• Information shown:
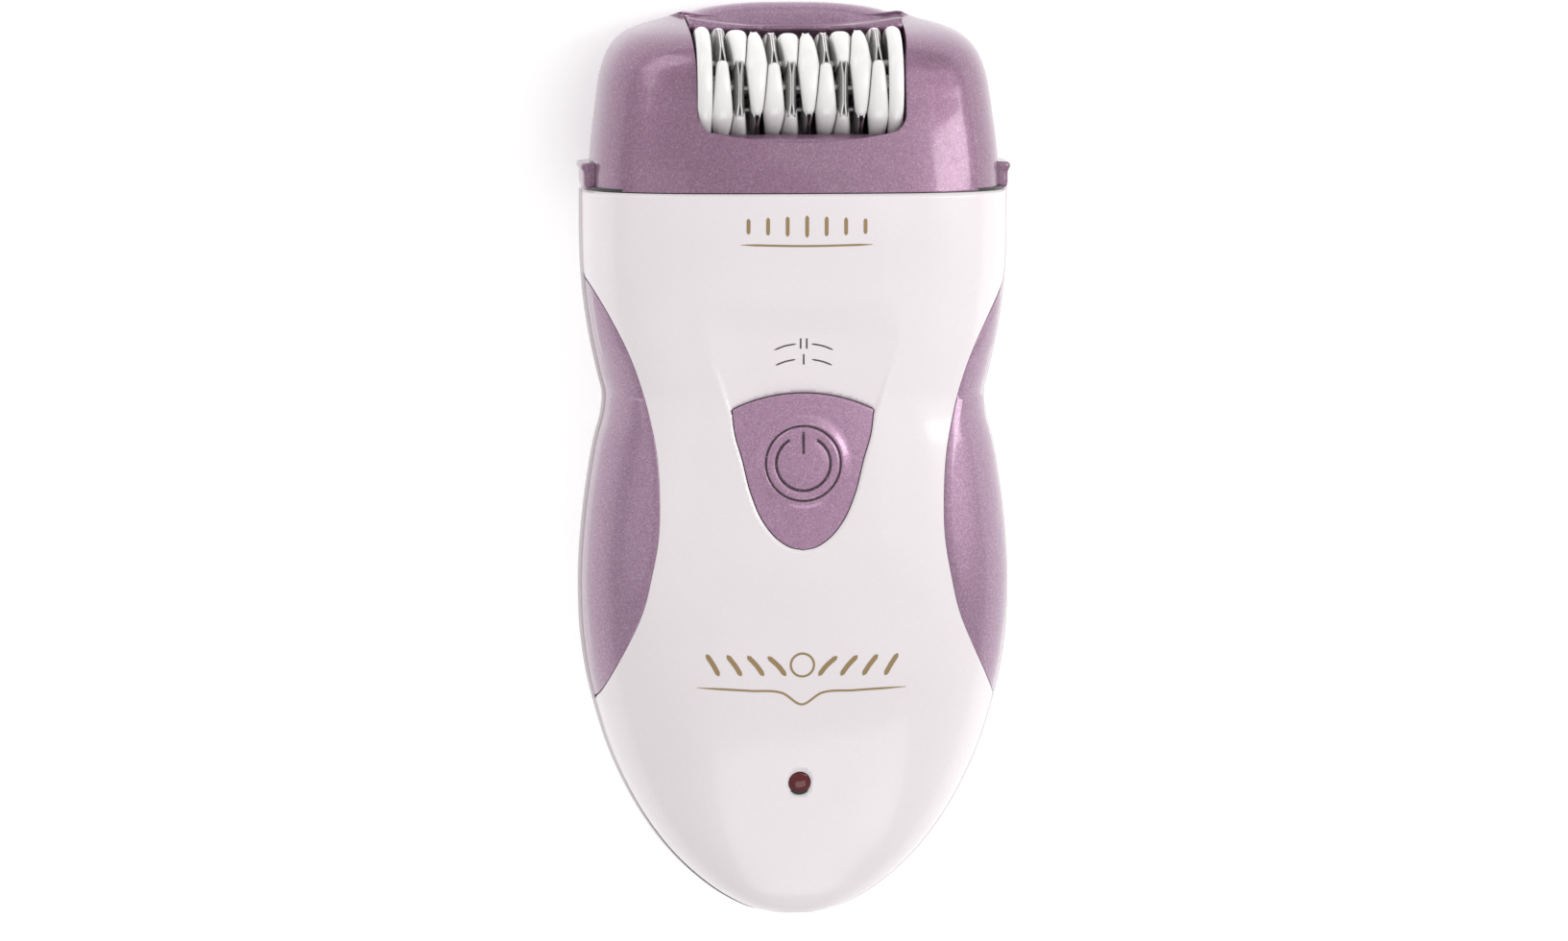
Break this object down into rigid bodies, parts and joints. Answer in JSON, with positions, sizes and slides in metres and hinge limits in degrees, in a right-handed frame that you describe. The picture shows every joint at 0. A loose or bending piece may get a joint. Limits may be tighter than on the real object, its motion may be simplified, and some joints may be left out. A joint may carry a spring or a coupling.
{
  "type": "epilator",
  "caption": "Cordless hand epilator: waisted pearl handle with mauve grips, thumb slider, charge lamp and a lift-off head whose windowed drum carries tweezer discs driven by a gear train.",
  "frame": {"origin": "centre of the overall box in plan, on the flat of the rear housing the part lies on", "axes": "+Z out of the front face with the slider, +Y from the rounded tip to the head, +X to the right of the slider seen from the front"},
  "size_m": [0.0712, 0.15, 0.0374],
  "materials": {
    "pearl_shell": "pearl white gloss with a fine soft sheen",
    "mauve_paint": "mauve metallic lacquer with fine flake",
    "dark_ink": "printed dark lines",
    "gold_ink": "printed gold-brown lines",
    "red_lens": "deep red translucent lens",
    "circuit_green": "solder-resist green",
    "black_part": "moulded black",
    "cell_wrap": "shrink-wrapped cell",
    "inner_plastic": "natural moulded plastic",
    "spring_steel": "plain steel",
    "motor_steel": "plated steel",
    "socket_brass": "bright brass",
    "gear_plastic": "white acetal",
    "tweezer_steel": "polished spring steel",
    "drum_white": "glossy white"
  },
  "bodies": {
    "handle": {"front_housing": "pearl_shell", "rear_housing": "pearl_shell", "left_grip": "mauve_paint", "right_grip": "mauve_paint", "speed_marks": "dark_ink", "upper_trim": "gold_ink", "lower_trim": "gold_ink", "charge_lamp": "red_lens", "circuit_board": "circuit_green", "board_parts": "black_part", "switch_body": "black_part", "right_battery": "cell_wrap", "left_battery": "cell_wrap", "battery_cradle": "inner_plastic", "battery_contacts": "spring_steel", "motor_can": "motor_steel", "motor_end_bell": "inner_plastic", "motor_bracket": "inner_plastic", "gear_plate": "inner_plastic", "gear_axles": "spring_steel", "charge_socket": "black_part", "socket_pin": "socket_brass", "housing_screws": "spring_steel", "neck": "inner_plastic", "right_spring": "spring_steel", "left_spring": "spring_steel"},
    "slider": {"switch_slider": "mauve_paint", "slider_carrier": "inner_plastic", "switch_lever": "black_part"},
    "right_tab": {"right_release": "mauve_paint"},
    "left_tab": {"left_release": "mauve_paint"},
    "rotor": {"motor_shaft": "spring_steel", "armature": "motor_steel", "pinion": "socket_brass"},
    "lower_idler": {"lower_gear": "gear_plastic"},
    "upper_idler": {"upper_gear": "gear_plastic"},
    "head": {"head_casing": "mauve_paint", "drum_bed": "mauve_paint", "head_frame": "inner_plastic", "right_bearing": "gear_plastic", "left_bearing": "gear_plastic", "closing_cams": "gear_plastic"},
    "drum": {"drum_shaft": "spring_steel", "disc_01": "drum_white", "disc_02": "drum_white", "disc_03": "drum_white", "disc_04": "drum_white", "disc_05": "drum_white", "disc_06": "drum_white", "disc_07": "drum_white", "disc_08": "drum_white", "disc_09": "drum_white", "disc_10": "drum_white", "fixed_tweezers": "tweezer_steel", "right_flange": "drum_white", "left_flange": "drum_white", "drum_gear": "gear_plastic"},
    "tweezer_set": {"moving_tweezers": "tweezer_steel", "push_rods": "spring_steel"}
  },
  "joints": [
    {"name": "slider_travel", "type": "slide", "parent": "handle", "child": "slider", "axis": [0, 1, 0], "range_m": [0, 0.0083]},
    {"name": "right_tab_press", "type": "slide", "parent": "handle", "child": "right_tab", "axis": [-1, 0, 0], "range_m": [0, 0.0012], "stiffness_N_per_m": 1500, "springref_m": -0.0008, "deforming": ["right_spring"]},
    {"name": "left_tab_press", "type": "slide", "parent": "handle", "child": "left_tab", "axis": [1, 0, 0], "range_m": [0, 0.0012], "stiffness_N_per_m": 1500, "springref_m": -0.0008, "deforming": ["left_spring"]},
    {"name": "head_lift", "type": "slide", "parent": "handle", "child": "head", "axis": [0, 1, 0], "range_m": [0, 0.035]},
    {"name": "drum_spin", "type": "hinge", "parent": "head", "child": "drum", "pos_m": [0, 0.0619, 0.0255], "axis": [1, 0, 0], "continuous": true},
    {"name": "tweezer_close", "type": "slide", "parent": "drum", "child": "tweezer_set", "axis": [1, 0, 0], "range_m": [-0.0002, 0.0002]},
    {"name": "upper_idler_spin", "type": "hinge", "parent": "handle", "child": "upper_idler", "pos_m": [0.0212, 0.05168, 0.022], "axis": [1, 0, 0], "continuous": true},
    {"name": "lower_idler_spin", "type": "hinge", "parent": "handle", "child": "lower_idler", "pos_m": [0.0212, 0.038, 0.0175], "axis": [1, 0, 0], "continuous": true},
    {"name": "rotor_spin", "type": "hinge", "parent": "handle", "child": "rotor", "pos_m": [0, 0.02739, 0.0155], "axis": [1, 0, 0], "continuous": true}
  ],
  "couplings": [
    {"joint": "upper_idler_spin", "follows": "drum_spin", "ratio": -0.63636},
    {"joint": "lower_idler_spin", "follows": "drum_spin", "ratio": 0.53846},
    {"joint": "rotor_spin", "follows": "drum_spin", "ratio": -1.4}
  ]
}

• Task brief: Return every line of the material exactly.

• Exercise answer:
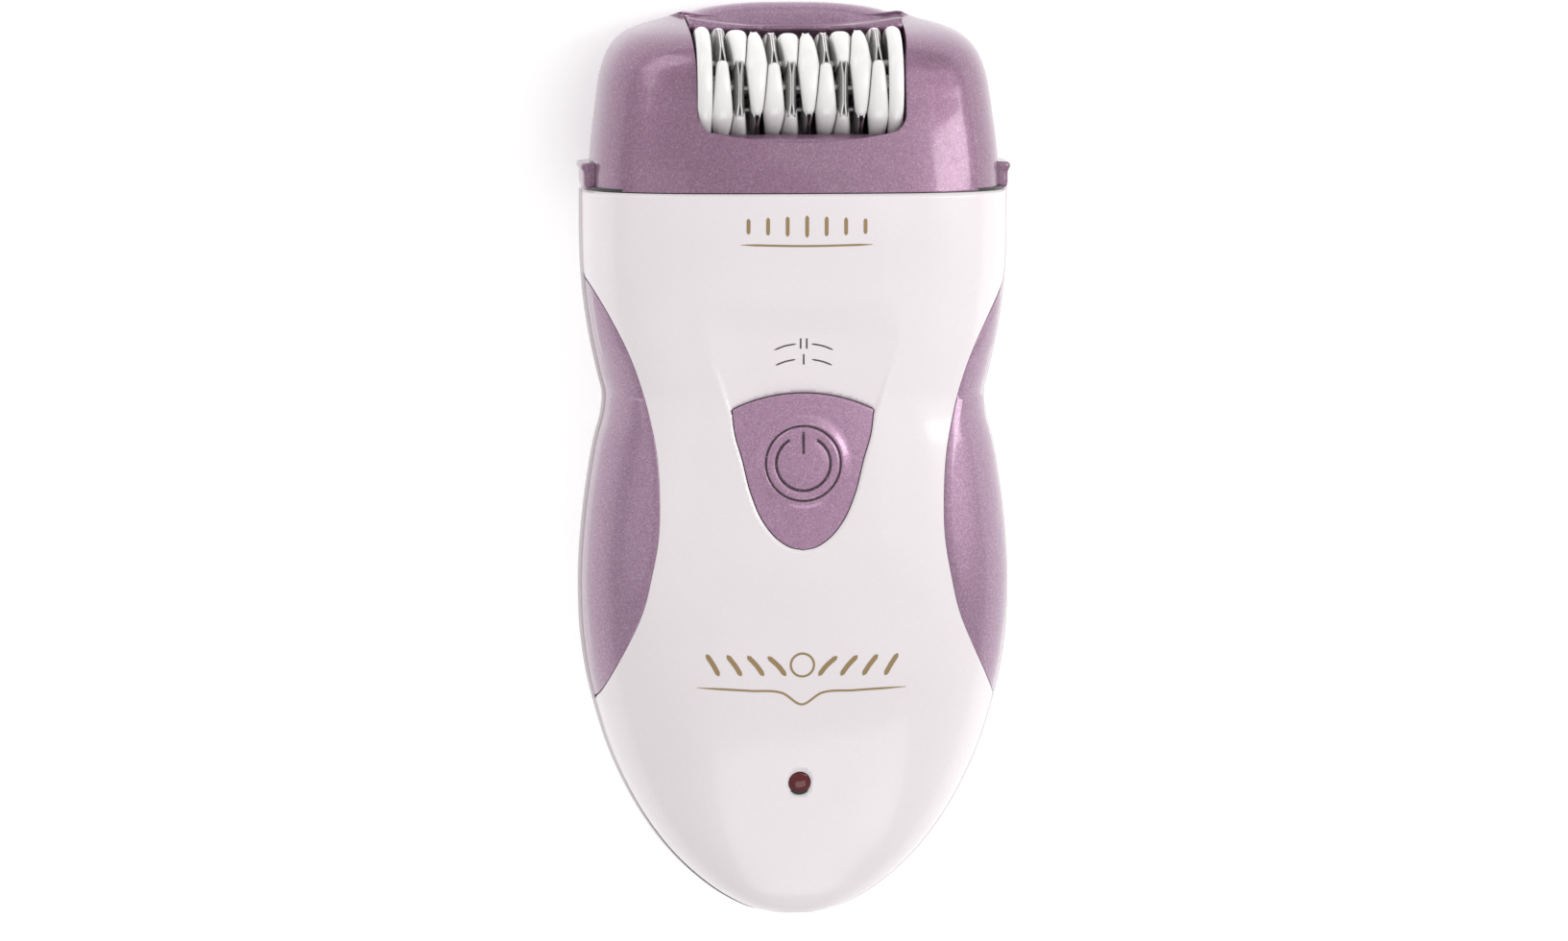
Break this object down into rigid bodies, parts and joints. Answer in JSON, with positions, sizes and slides in metres and hinge limits in degrees, in a right-handed frame that you describe. The picture shows every joint at 0. A loose or bending piece may get a joint. Limits may be tighter than on the real object, its motion may be simplified, and some joints may be left out. A joint may carry a spring or a coupling.
{
  "type": "epilator",
  "caption": "Cordless hand epilator: waisted pearl handle with mauve grips, thumb slider, charge lamp and a lift-off head whose windowed drum carries tweezer discs driven by a gear train.",
  "frame": {"origin": "centre of the overall box in plan, on the flat of the rear housing the part lies on", "axes": "+Z out of the front face with the slider, +Y from the rounded tip to the head, +X to the right of the slider seen from the front"},
  "size_m": [0.0712, 0.15, 0.0374],
  "materials": {
    "pearl_shell": "pearl white gloss with a fine soft sheen",
    "mauve_paint": "mauve metallic lacquer with fine flake",
    "dark_ink": "printed dark lines",
    "gold_ink": "printed gold-brown lines",
    "red_lens": "deep red translucent lens",
    "circuit_green": "solder-resist green",
    "black_part": "moulded black",
    "cell_wrap": "shrink-wrapped cell",
    "inner_plastic": "natural moulded plastic",
    "spring_steel": "plain steel",
    "motor_steel": "plated steel",
    "socket_brass": "bright brass",
    "gear_plastic": "white acetal",
    "tweezer_steel": "polished spring steel",
    "drum_white": "glossy white"
  },
  "bodies": {
    "handle": {"front_housing": "pearl_shell", "rear_housing": "pearl_shell", "left_grip": "mauve_paint", "right_grip": "mauve_paint", "speed_marks": "dark_ink", "upper_trim": "gold_ink", "lower_trim": "gold_ink", "charge_lamp": "red_lens", "circuit_board": "circuit_green", "board_parts": "black_part", "switch_body": "black_part", "right_battery": "cell_wrap", "left_battery": "cell_wrap", "battery_cradle": "inner_plastic", "battery_contacts": "spring_steel", "motor_can": "motor_steel", "motor_end_bell": "inner_plastic", "motor_bracket": "inner_plastic", "gear_plate": "inner_plastic", "gear_axles": "spring_steel", "charge_socket": "black_part", "socket_pin": "socket_brass", "housing_screws": "spring_steel", "neck": "inner_plastic", "right_spring": "spring_steel", "left_spring": "spring_steel"},
    "slider": {"switch_slider": "mauve_paint", "slider_carrier": "inner_plastic", "switch_lever": "black_part"},
    "right_tab": {"right_release": "mauve_paint"},
    "left_tab": {"left_release": "mauve_paint"},
    "rotor": {"motor_shaft": "spring_steel", "armature": "motor_steel", "pinion": "socket_brass"},
    "lower_idler": {"lower_gear": "gear_plastic"},
    "upper_idler": {"upper_gear": "gear_plastic"},
    "head": {"head_casing": "mauve_paint", "drum_bed": "mauve_paint", "head_frame": "inner_plastic", "right_bearing": "gear_plastic", "left_bearing": "gear_plastic", "closing_cams": "gear_plastic"},
    "drum": {"drum_shaft": "spring_steel", "disc_01": "drum_white", "disc_02": "drum_white", "disc_03": "drum_white", "disc_04": "drum_white", "disc_05": "drum_white", "disc_06": "drum_white", "disc_07": "drum_white", "disc_08": "drum_white", "disc_09": "drum_white", "disc_10": "drum_white", "fixed_tweezers": "tweezer_steel", "right_flange": "drum_white", "left_flange": "drum_white", "drum_gear": "gear_plastic"},
    "tweezer_set": {"moving_tweezers": "tweezer_steel", "push_rods": "spring_steel"}
  },
  "joints": [
    {"name": "slider_travel", "type": "slide", "parent": "handle", "child": "slider", "axis": [0, 1, 0], "range_m": [0, 0.0083]},
    {"name": "right_tab_press", "type": "slide", "parent": "handle", "child": "right_tab", "axis": [-1, 0, 0], "range_m": [0, 0.0012], "stiffness_N_per_m": 1500, "springref_m": -0.0008, "deforming": ["right_spring"]},
    {"name": "left_tab_press", "type": "slide", "parent": "handle", "child": "left_tab", "axis": [1, 0, 0], "range_m": [0, 0.0012], "stiffness_N_per_m": 1500, "springref_m": -0.0008, "deforming": ["left_spring"]},
    {"name": "head_lift", "type": "slide", "parent": "handle", "child": "head", "axis": [0, 1, 0], "range_m": [0, 0.035]},
    {"name": "drum_spin", "type": "hinge", "parent": "head", "child": "drum", "pos_m": [0, 0.0619, 0.0255], "axis": [1, 0, 0], "continuous": true},
    {"name": "tweezer_close", "type": "slide", "parent": "drum", "child": "tweezer_set", "axis": [1, 0, 0], "range_m": [-0.0002, 0.0002]},
    {"name": "upper_idler_spin", "type": "hinge", "parent": "handle", "child": "upper_idler", "pos_m": [0.0212, 0.05168, 0.022], "axis": [1, 0, 0], "continuous": true},
    {"name": "lower_idler_spin", "type": "hinge", "parent": "handle", "child": "lower_idler", "pos_m": [0.0212, 0.038, 0.0175], "axis": [1, 0, 0], "continuous": true},
    {"name": "rotor_spin", "type": "hinge", "parent": "handle", "child": "rotor", "pos_m": [0, 0.02739, 0.0155], "axis": [1, 0, 0], "continuous": true}
  ],
  "couplings": [
    {"joint": "upper_idler_spin", "follows": "drum_spin", "ratio": -0.63636},
    {"joint": "lower_idler_spin", "follows": "drum_spin", "ratio": 0.53846},
    {"joint": "rotor_spin", "follows": "drum_spin", "ratio": -1.4}
  ]
}